Environmental Emissions Bright Spots for Methane and Carbon Dioxide  

According to the folks at Vox and data from Co2 Earth, our planet has hit an average PPM of about 410. The recommended benchmark for CO2 amount (measured by PPM) is 350. So, we are well past concerning levels for our climate.

But there seems to be a bright spot on the horizon. Moving past some of the more basic policies for curbing carbon emissions, like putting a cap on carbon, there are more involved methods that could radically reduce emissions.

Some of these methods include Carbon Dioxide Capture and Sequestration, which means that engineers take carbon from the air (the capture) and pump it into underground formations for storage (the sequestration). But as Vox states, CCS probably won’t be readily adopted because there’s not a lot of economic incentive for organizations to do so.

A way incentivize this is to use Carbon Capture for the purpose of commoditizing and eventually selling CO2 for plastics, carbonated beverages, polymers and other synthetics. 

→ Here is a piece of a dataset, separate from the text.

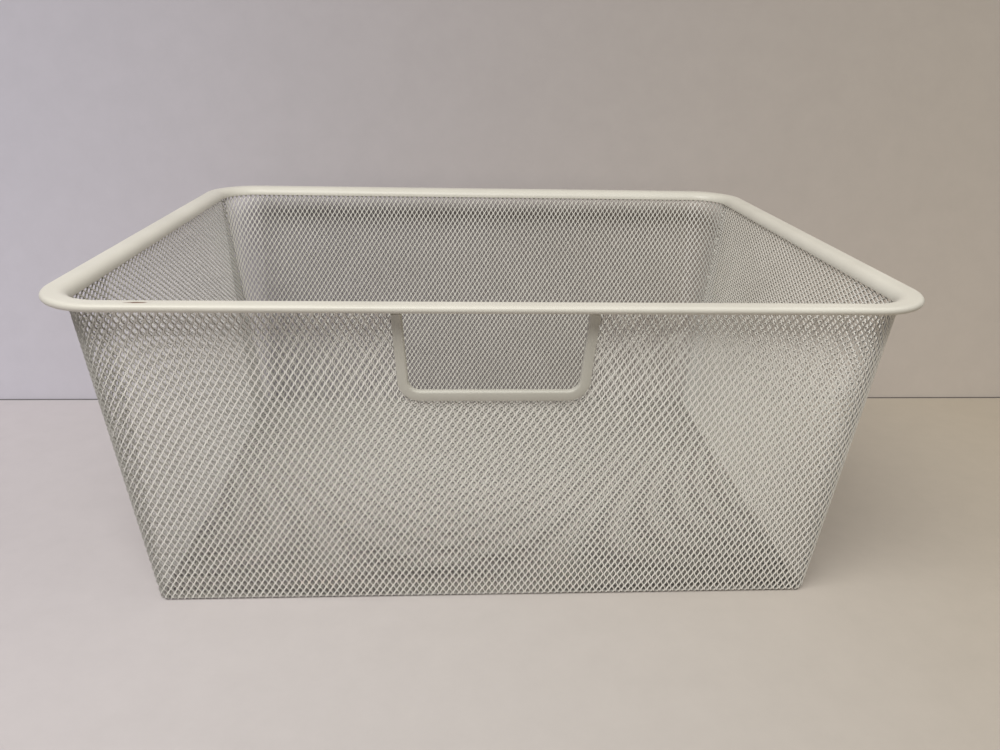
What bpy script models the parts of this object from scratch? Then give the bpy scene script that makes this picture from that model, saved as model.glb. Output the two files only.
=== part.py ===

This won’t stop rising CO2 emissions in their tracks, but can certainly help. 

Another bright spot is that methane rates have been decreasing

Methane Rates Are Dropping

As The Hill states in the aforementioned article, “methane emissions in the United States have dropped 15 percent since 1990 even as natural gas production increased more than 50 percent over that same period.” And because natural gas and methane emissions go together like ham and rye, it’s very encouraging to see such a drop.

How are they doing this though? In a similar way to the carbon capture and direct capture methods for CO2, companies are harnessing technology to capture emitted methane. The companies are transporting methane via pipeline to other organizations who then use the methane as fuel. This commoditization of what was once inevitably vented into the air has been an immense bright spot for our climate’s health.

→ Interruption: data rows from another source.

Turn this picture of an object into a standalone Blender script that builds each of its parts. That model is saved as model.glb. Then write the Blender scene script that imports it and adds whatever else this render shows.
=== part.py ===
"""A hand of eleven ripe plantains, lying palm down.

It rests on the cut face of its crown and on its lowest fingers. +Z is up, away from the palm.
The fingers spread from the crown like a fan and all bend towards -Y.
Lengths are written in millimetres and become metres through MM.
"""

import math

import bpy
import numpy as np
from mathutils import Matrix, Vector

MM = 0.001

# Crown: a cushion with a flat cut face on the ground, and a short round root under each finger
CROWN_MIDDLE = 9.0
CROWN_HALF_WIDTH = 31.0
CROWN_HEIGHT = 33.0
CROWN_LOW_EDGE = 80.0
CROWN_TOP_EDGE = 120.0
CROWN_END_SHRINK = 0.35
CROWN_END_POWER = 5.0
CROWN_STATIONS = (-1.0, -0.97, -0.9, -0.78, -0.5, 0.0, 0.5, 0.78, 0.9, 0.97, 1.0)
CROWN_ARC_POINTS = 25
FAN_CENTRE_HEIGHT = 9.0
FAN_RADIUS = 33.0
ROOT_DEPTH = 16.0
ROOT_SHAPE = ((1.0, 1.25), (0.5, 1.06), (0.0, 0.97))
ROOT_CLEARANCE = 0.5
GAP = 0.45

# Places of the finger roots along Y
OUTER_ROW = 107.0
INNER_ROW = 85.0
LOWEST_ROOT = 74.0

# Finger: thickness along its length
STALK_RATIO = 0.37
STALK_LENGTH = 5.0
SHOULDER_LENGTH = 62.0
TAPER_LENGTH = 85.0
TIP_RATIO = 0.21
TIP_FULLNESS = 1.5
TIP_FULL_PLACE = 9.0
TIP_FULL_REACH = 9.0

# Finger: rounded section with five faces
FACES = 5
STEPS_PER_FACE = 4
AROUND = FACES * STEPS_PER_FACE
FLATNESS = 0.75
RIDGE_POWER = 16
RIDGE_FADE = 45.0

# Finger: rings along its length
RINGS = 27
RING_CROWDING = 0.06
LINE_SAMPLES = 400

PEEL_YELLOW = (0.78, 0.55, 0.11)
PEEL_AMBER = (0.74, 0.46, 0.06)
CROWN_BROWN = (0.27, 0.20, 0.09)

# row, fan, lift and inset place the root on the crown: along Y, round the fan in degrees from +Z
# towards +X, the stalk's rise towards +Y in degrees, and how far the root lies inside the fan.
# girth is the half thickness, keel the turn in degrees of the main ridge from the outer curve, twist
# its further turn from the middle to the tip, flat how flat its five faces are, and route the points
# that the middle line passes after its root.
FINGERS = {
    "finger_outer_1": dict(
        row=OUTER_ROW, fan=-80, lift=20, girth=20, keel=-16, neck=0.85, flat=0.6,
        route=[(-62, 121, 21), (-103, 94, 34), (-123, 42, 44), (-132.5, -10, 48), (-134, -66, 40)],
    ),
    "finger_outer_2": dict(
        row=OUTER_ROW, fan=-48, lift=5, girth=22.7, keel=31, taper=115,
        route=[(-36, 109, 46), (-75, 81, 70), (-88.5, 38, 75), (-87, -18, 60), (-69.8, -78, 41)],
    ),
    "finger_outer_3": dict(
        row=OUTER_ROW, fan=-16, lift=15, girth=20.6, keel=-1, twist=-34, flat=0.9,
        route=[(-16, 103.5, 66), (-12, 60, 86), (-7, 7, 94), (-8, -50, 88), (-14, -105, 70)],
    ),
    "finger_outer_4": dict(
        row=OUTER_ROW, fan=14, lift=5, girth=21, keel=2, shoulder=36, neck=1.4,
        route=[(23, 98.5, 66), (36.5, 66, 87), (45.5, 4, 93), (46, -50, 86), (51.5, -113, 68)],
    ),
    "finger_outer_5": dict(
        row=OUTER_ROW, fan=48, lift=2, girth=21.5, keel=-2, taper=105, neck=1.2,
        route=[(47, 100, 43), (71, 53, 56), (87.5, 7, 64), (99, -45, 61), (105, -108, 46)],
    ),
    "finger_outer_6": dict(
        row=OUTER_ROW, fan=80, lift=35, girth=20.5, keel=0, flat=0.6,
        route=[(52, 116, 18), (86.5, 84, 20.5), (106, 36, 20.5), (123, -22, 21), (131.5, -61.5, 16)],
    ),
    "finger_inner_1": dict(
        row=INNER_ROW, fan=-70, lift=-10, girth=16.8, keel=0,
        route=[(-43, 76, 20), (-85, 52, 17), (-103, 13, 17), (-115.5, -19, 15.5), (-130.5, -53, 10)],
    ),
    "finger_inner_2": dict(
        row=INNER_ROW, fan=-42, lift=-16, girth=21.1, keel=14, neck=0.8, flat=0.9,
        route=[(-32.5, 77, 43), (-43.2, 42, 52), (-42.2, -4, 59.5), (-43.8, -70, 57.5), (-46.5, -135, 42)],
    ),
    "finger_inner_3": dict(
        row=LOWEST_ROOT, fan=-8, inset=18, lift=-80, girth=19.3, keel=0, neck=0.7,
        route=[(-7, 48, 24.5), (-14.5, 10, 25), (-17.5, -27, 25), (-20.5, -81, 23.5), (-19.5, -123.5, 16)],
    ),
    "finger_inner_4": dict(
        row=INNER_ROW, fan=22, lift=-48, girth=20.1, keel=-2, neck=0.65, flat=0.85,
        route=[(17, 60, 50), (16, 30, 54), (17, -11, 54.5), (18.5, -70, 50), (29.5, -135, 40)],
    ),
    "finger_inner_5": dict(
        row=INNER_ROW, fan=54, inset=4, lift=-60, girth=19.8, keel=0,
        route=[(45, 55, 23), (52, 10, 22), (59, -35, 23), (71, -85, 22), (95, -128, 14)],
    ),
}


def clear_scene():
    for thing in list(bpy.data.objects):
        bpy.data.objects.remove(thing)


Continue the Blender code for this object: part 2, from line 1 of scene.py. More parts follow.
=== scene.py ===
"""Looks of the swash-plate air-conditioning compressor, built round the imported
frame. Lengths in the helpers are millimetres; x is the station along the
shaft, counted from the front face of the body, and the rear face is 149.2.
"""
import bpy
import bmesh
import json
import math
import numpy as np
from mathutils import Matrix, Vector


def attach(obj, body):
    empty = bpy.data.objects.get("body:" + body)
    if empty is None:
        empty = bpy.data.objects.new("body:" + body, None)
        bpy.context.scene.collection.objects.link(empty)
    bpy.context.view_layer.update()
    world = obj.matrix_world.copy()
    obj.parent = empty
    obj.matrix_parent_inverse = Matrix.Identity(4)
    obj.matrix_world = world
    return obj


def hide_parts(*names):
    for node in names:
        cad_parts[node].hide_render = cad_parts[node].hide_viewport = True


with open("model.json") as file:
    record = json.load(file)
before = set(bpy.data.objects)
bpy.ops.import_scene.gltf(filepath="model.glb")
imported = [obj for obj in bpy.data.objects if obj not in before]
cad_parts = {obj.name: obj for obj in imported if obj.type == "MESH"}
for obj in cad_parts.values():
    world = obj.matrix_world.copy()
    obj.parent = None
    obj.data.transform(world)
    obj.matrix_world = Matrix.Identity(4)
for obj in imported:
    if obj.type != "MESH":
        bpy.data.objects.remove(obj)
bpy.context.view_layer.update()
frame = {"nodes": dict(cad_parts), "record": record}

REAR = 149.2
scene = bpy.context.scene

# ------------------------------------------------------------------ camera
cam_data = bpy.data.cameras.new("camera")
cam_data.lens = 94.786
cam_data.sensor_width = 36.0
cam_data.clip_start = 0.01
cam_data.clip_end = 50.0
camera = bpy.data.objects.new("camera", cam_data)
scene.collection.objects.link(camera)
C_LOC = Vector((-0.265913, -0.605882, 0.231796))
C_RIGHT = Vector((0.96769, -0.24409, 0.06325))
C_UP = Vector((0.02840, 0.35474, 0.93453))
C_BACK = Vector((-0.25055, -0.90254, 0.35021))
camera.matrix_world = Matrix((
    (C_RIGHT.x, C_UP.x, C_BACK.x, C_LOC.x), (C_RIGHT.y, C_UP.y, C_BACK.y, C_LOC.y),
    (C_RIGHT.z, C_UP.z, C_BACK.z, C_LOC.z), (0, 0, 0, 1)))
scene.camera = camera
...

According to The Hill as well, carbon rates have been reduced as a result of the biggest coal plants being shuttered. Or as Scientific American puts it so well, “Coal plant closures have been a feature of U.S. power markets for the better part of a decade, as stagnant demand, low natural gas prices and increasing competition from renewables have battered the coal fleet.”

So, as methane rates are continued to be locked down and controlled and renewables continue to replace coal, there are definite bright spots to glean despite the immense amount of work still to be done to keep our planet safe.